By the time the basilica and line reopened, many who had waited hours for a chance to spend a few seconds briefly viewing the pope's crimson-robed body had given up and left.
Officials said Thursday morning's line was moving more quickly, with the wait dramatically shortened to just a few hours. They announced that the basilica doors would be shut at 10 p.m., making it likely that the line would be closed later in the day to spare pilgrims too far back from waiting in vain. On Wednesday, some in the throng had waited 24 hours to get inside.
The Vatican also released John Paul II's testament in which he suggested that he considered the possibility of resigning in 2000 at a time when he was already ailing and when the Roman Catholic Church was embarking on a new millennium.
The document, which the Vatican released Thursday, also said he left no material property and asked that all his personal notes be burned. It mentioned only two living people: his personal secretary and the chief rabbi of Rome who welcomed him to Rome's synagogue in 1986.
The Vatican also released the series of masses that will be celebrated during the nine days of mourning that begin on Friday with the pope's funeral. Among the prelates celebrating the Masses is Cardinal Bernard Law, who resigned as archbishop of Boston amid the sex abuse scandal and now heads the St. Mary Major basilica – one of the most important churches in Rome.
Officials on Wednesday sent text messages on Italian cellular phone networks that warned subscribers: “St. Peters full.” Later that night, they erected barricades to prevent people from joining the line.
At one point during the night, pilgrims who had been cut off began chanting, “Open, Open.” As the line reopened, police said pilgrims had to wait only about three hours before entering the basilica.
The line was filled with Polish flags on Thursday as some of the two million Poles expected to travel from John Paul's native country arrived. The pope is credited with helping to end communism in Poland and unite Europe.
U.S. President George W. Bush was joined by his father, former president George H.W. Bush and former president Bill Clinton in giving a private tribute Wednesday night, kneeling at the side of John Paul's bier and folding their hands in silent prayer.
They were among the monarchs, presidents and heads of government from more than 100 countries who have begun arriving for a funeral Friday that will be marked by solemn pageantry. John Paul died on Saturday at age 84.
Italian authorities readied anti-aircraft rocket launchers and took other security measures to protect the dignitaries converging on Rome for the funeral. Naval boats were patrolling the Tiber River that marks the boundary of Vatican City, and missile-armed ships were guarding the coastline.
As they planned the transition from John Paul's eventful 26-year reign, the College of Cardinals set April 18 as the start of its conclave to elect a successor, a papal election with new rules and new technologies.

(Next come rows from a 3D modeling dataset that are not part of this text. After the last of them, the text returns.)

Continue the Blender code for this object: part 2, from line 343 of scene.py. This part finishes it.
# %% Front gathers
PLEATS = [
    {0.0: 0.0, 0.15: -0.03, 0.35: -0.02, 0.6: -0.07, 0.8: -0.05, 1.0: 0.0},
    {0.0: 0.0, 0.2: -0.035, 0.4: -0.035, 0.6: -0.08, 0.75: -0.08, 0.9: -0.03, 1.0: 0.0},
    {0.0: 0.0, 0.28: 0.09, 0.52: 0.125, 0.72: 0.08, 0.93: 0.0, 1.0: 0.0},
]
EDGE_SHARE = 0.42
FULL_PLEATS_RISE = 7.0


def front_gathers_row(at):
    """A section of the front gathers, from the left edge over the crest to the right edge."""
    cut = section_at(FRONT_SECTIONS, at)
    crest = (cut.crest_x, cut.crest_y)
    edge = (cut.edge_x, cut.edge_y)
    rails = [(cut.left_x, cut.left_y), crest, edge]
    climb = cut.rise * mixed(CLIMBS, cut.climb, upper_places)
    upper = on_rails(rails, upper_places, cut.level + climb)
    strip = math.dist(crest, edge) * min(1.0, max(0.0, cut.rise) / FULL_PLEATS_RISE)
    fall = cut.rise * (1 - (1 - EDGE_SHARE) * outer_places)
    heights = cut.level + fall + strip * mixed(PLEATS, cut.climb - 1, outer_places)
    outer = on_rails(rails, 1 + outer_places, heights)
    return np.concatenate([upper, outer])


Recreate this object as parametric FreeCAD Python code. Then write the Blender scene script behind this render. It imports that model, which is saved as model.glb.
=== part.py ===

With 3,500 accredited journalists watching, the 116 cardinals expected to chose the next pope will be mindful of the warning in a document by John Paul to abide by their vow of secrecy – or face “grave penalties according to the judgment of the future pope.”

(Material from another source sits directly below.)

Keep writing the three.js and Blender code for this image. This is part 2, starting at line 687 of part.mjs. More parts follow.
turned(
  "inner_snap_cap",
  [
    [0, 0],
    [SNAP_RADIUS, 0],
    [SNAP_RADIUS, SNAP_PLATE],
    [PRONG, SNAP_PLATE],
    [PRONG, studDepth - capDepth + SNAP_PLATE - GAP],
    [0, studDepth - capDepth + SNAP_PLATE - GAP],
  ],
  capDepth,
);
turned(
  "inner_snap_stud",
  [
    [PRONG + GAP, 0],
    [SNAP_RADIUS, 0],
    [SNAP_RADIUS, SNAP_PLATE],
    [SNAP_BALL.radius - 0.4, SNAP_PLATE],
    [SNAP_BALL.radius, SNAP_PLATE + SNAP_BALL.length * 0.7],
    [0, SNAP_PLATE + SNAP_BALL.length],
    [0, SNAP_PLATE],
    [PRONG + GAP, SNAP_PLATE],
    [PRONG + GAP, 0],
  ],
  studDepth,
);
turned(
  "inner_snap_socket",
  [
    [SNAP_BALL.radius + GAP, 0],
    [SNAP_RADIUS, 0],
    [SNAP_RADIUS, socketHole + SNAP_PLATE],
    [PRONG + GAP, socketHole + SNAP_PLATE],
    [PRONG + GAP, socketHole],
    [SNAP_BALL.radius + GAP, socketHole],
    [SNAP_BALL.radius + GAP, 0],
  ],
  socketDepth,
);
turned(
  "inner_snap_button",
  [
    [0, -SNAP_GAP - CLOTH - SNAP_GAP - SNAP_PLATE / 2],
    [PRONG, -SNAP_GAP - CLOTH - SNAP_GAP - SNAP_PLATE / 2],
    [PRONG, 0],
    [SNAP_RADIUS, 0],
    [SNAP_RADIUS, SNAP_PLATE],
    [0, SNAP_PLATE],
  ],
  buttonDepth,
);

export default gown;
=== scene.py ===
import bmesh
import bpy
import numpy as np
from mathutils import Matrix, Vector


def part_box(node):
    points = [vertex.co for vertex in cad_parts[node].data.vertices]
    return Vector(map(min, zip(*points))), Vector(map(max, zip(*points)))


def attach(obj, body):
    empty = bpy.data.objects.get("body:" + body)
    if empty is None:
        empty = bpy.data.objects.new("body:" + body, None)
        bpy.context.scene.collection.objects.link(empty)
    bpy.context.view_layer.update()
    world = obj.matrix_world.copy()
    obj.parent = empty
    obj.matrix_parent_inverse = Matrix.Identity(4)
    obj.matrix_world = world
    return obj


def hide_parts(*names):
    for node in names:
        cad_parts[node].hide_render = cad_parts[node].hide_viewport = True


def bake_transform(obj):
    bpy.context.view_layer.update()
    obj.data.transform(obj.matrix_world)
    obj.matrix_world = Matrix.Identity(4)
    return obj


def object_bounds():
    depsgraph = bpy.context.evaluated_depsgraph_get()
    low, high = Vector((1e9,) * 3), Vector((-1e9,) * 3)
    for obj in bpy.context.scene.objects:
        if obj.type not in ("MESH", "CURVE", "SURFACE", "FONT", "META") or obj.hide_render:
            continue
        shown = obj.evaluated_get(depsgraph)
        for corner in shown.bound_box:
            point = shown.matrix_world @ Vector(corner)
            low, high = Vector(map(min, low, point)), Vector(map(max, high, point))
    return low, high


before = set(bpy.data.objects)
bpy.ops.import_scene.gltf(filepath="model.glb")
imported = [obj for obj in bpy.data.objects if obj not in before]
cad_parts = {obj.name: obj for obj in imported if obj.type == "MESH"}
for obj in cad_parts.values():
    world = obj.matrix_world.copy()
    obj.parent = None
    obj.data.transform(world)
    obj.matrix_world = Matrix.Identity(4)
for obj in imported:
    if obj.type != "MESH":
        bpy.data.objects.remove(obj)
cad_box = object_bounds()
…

Vatican spokesman Joaquin Navarro-Valls said the cardinals would celebrate a morning Mass on April 18, then be sequestered in the Sistine Chapel in the early afternoon for their first secret ballot.
In past conclaves, the so-called “princes of the church” were locked in the Apostolic Palace, crammed into tiny makeshift cubicles without running water and limited toilet facilities.
John Paul, in a 1996 change, said the cardinals would be housed in a hotel within the Vatican walls that he had built. Each cardinal now has a private room and bath.
Also unlike previous conclaves, the electors would be free to roam the Vatican, although they are forbidden from communicating with anyone outside. The Sistine Chapel and other areas will be swept for any electronic listening devices.
According to church law, prelates are expected to hold at least one ballot on the first day of a conclave. If no one gets the required two-thirds majority after about 12 days, cardinals may change procedure and elect the pope by simple majority.
Indonesian Cardinal Julius Darmaatmadja, the archbishop of Jakarta, said Thursday he hoped the College of Cardinals would keep John Paul's legacy in mind when they enter the conclave.
“We hope that the man they appointed will be more or less like him,” he told reporters as he entered the Vatican for Thursday's pre-conclave meetings.
John Paul's spiritual document did not name the mystery cardinal he created in 2003, Mr. Navarro-Valls said. John Paul created the in pectore (in the breast, so secret) cardinal in his last consistory. The formula is used when the pope wants to name a cardinal from a country where the church is oppressed.
The number of cardinal electors under age 80 and thus eligible to vote is 117. On Wednesday, the Philippines Embassy to the Holy See said Cardinal Jaime Sin, 76, was too ill to attend. On Thursday, however, Cardinal Sin's office in Manila said the cardinal was hoping to attend despite his poor health.